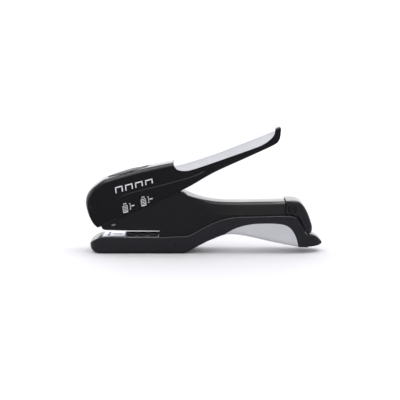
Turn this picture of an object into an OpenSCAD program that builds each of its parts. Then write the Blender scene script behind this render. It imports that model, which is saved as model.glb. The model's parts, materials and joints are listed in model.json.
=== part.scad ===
// Hand-squeezed long-arm stapler. X runs from the nose to the tail, Y across, Z up from the table.

/* [Overall] */
// Half width of the squeeze lever at the head
lever_half = 13.2; // [12.8:0.1:14]
// Half width of the lever at the end of the handle
handle_half = 11.6; // [11.2:0.1:12.4]
// Half width of the body shells
body_half = 10.8; // [10.4:0.1:10.8]
// Half width of the base
base_half = 12.4; // [12.2:0.1:13]

/* [Shell] */
// Wall of the moulded shells
wall = 1.6; // [1.2:0.1:1.8]
// Gap between parts that move past each other
gap = 0.35; // [0.3:0.05:0.5]

/* [Magazine] */
// Slope of the magazine, low at the nose
mag_tilt = 4.2; // [3.8:0.1:4.4]
// Width over the crown of a staple
staple_w = 12.7; // [12.5:0.1:12.8]
// Length of a staple's leg
staple_leg = 6; // [5:0.5:6]
// Length of the loaded strip of staples
strip_len = 50; // [25:5:50]

/* [Joints] */
// Radius of the lever's pivot pin
lever_pin_r = 2; // [1.5:0.1:2.2]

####

**Work to complete:** Only the lines from the start of the data to the line holding "from the table." are wanted; return them exactly, both ends included.

**Task output:**
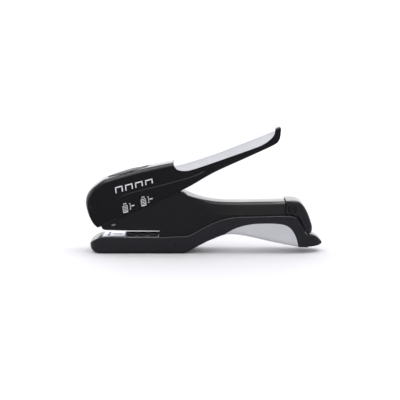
Turn this picture of an object into an OpenSCAD program that builds each of its parts. Then write the Blender scene script behind this render. It imports that model, which is saved as model.glb. The model's parts, materials and joints are listed in model.json.
=== part.scad ===
// Hand-squeezed long-arm stapler. X runs from the nose to the tail, Y across, Z up from the table.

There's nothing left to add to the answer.